Price prospects looking
grim for malting barley
WITH first cuts of malting barley expected in the next few days, growers face the lowest prices and premiums for many years.
The past few seasons have produced some excellent financial results, with top samples at times getting as much as 50% premium over feed barley.
Certainly maltsters have felt the pressure. "Their raw material prices were high, domestic demand for malt was slipping as imports made inroads and profits from exports were squeezed by the strength of the £ against the deutschmark and US$," says independent consultant Peter Brown.
But these pressures have now rubbed off on barley prices, with malting rates following the slide in feed values.

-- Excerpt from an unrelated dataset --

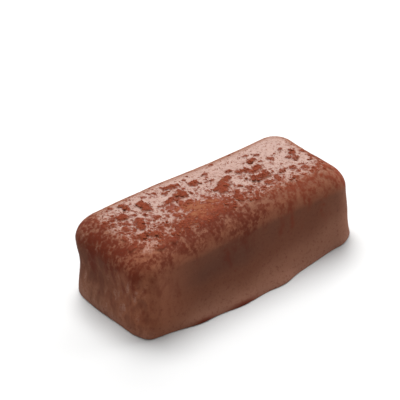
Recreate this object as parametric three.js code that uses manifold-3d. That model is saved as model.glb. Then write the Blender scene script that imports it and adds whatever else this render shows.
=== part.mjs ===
// A tiramisu praline: a bar of ganache enrobed in milk chocolate, its top dusted with cocoa that has gathered
// in clumps. It lies on its flat underside, with its length along X and its top facing +Z. The origin is the
// middle of its base.

import * as THREE from "three";
import { mergeVertices } from "three/addons/utils/BufferGeometryUtils.js";
import Module from "manifold-3d";

// Driving dimensions, in millimetres.
const LENGTH = 40; // between the two ends, above the foot
const WIDTH = 17.2; // between the two long flanks, above the foot
const HEIGHT = 12.4;
const CORNER_RADIUS = 3.5; // of the four upright corners
const SHOULDER_RADIUS = 3.5; // where the flanks roll over into the top

// How each flank departs from upright: its foot flares out at the base, the flank leans in on its way up,
// and a waist draws it in below mid-height. A negative waist is a belly.
const FLANKS = {
  left: { foot: -0.25, lean: 0.2, waist: 0.36 },
  right: { foot: 1.3, lean: 0.27, waist: -0.3 },
  front: { foot: 2.7, lean: 0.3, waist: 0 },
  back: { foot: 0.3, lean: 0.2, waist: 0.32 },
};
const FLARE_TOP = 0.8; // the share of the height at which the flare has died out
const WAIST = { height: 0.42, reach: 0.22 }; // shares of the height
const FRONT_FOOT = { lost: 1.2, power: 1.6 }; // the share of the front foot lost at its ends, and how fast
const BOW = 0.93; // how far the middle of the bar stands back from its ends

// The coating that has set as a soft lip along the front of the foot, in separate runs.
const LIP_ROWS = [
  { z: 0, share: 0.8 },
  { z: 0.25, share: 1 },
  { z: 0.6, share: 0.8 },
  { z: 1.1, share: 0.4 },
  { z: 1.7, share: 0.1 },
  { z: 2.4, share: 0 },
];
const LIPS = [
  { x: -18.9, out: 0.85, reach: 1.2 },
  { x: -10.8, out: 0.55, reach: 2.9 },
  { x: -4, out: 0.47, reach: 3.1 },
  { x: 4.2, out: 0.5, reach: 2.25 },
  { x: 17.9, out: 0.34, reach: 2 },
];

// The top is lifted or lowered at its corners, and sags along its back edge and at its right end.
const CORNER_REACH = 5;
const CORNER_LIFTS = [
  { u: -1, v: 1, lift: 0.2 },
  { u: 1, v: 1, lift: 0.35 },
  { u: 1, v: -1, lift: -0.14 },
];
const BACK_SAG = { u: 0.26, reachU: 0.45, v: 1, reachV: 0.8, depth: 0.68 };
const END_SAG = { u: 1, reachU: 0.25, v: 0.1, reachV: 0.5, depth: 0.14 };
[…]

Ex-farm prices are offered (but so far not accepted), at anything from £78/t to £88/t for winter malting barley, and £80/t to £90/t for spring varieties.
Export values, loaded on a boat for January 1998, are quoted at £104/t for samples of up to 1.85% nitrogen, less than 4% screenings through a 2mm sieve, equivalent to about £90/t ex-farm.
Demand at harvest is likelyto be muted by the big carry-over of old crop grain and malt.
"The one glimmer of hope for an upturn in prices could be an extensively weather-damaged crop," says Mr Brown. "But this would inflict such other costs on growers that they would be better off hoping for a dry harvest.
"What premiums are available will go to growers who prepare their barley well by the removal of screenings, by careful sampling and presentation, and by rigorous post-harvest grain store discipline," he adds.
Growers with high-priced contracts (some of which are £50/t over current values) are advised to take extra care. Scrutiny at maltsters intakes will be rigorous and out-of-spec barley will be rejected without hesitation.